GIVEN REQUEST
Beginning with the first line of the data below, reproduce every line unchanged, ending with the line that holds "return place".

◆ ◆ ◆

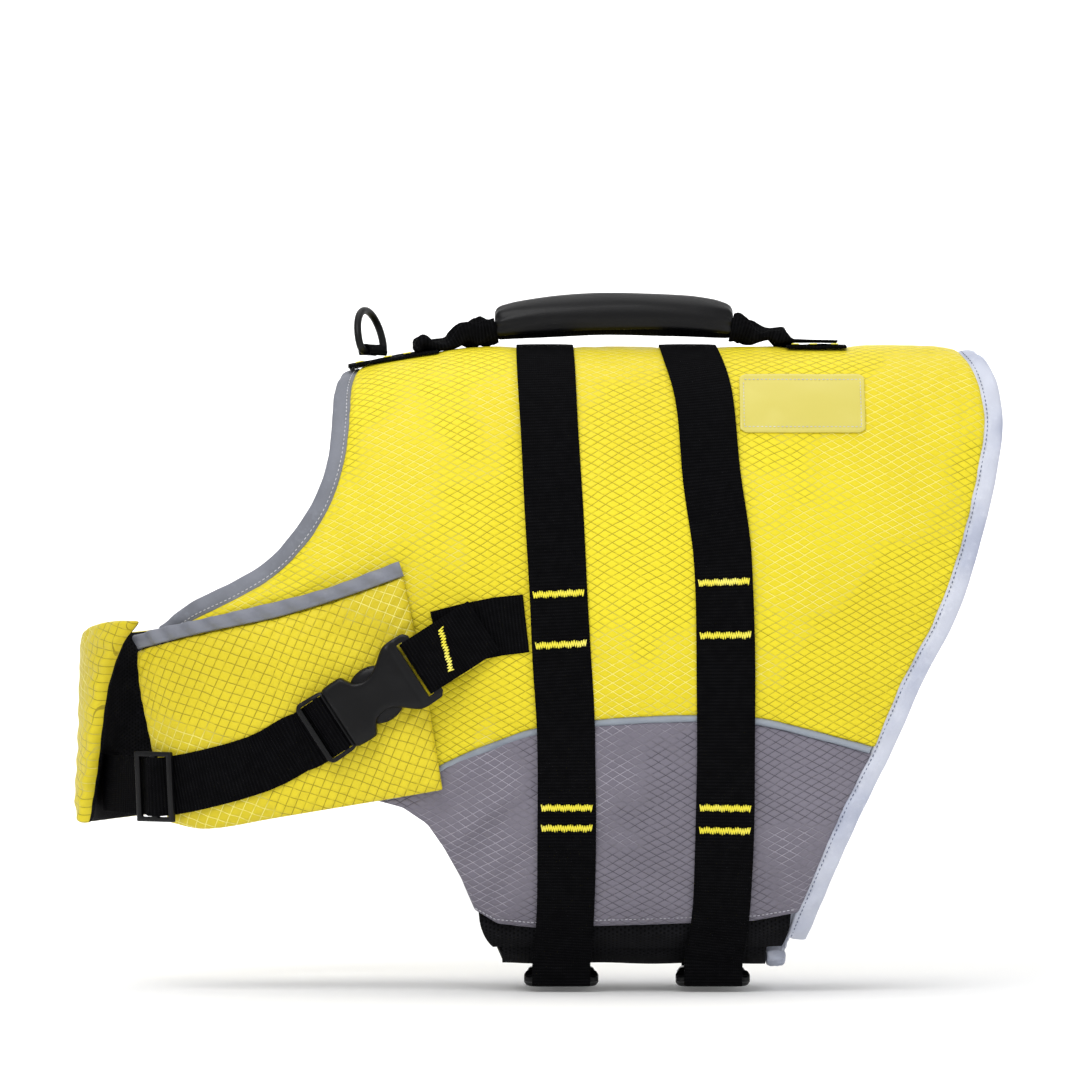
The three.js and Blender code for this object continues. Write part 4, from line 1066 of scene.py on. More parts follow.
def belly_right(face):
    def place(u, v):
        inset = 16 * MM * np.sin(np.pi * np.minimum(0.5, v))
        x = BELLY_FROM + inset + (BELLY_TO - BELLY_FROM - 2 * inset) * u
        start = 360 - side_bottom_turn(x)
        turn = start + (UNDER_START - start) * v
        tucked = np.clip((168.5 - turn) / 2.4, 0, 1)
        lift = (-0.6 if face > 0 else -3.6) * MM - 3.3 * MM * tucked**2 * (3 - 2 * tucked)
        lift = lift + 0.5 * MM * np.sin(x / (11 * MM)) * np.sin(np.pi * v)
        lift = lift - sunk(360 - turn, 360 - start) * (turn > 180)
        return on_body(x, turn, lift), x, girth_of(turn - 180)
    return place


for name, node, surface, rows, flat in (
    ("belly_flap_left", "belly_panel_left", belly_left, 14, (0.2, 0.024)),
    ("belly_mesh_right", "belly_panel_right", belly_right, 50, (0.2, 0.13)),
):
    panel, _, _, _ = slab(name, 70, rows, surface(1), surface(-1))
    smooth(panel, 60)
    dressed(panel, "black_mesh", MESH)
    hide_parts(node)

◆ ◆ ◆

OUTPUT FOR THIS EXERCISE
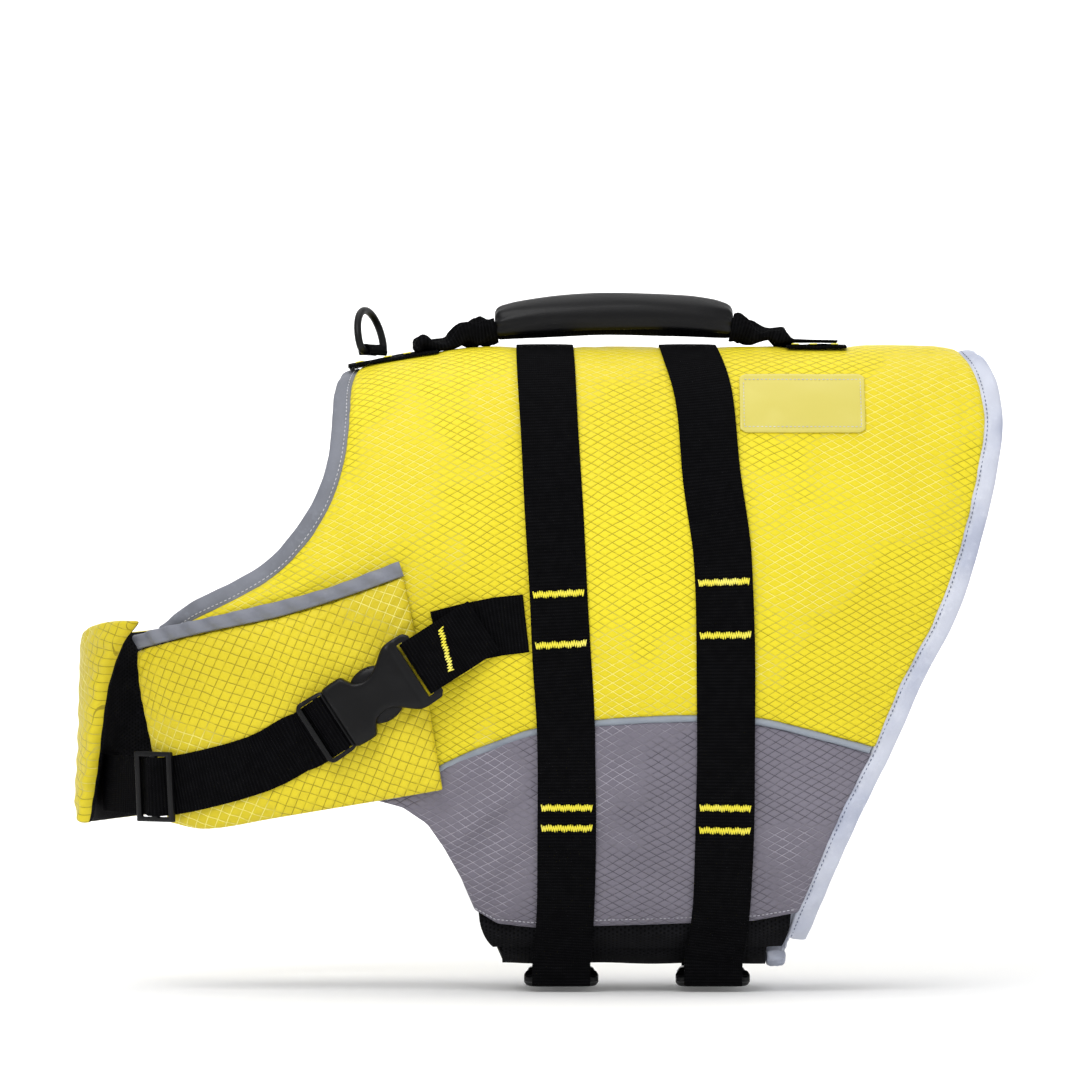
The three.js and Blender code for this object continues. Write part 4, from line 1066 of scene.py on. More parts follow.
def belly_right(face):
    def place(u, v):
        inset = 16 * MM * np.sin(np.pi * np.minimum(0.5, v))
        x = BELLY_FROM + inset + (BELLY_TO - BELLY_FROM - 2 * inset) * u
        start = 360 - side_bottom_turn(x)
        turn = start + (UNDER_START - start) * v
        tucked = np.clip((168.5 - turn) / 2.4, 0, 1)
        lift = (-0.6 if face > 0 else -3.6) * MM - 3.3 * MM * tucked**2 * (3 - 2 * tucked)
        lift = lift + 0.5 * MM * np.sin(x / (11 * MM)) * np.sin(np.pi * v)
        lift = lift - sunk(360 - turn, 360 - start) * (turn > 180)
        return on_body(x, turn, lift), x, girth_of(turn - 180)
    return place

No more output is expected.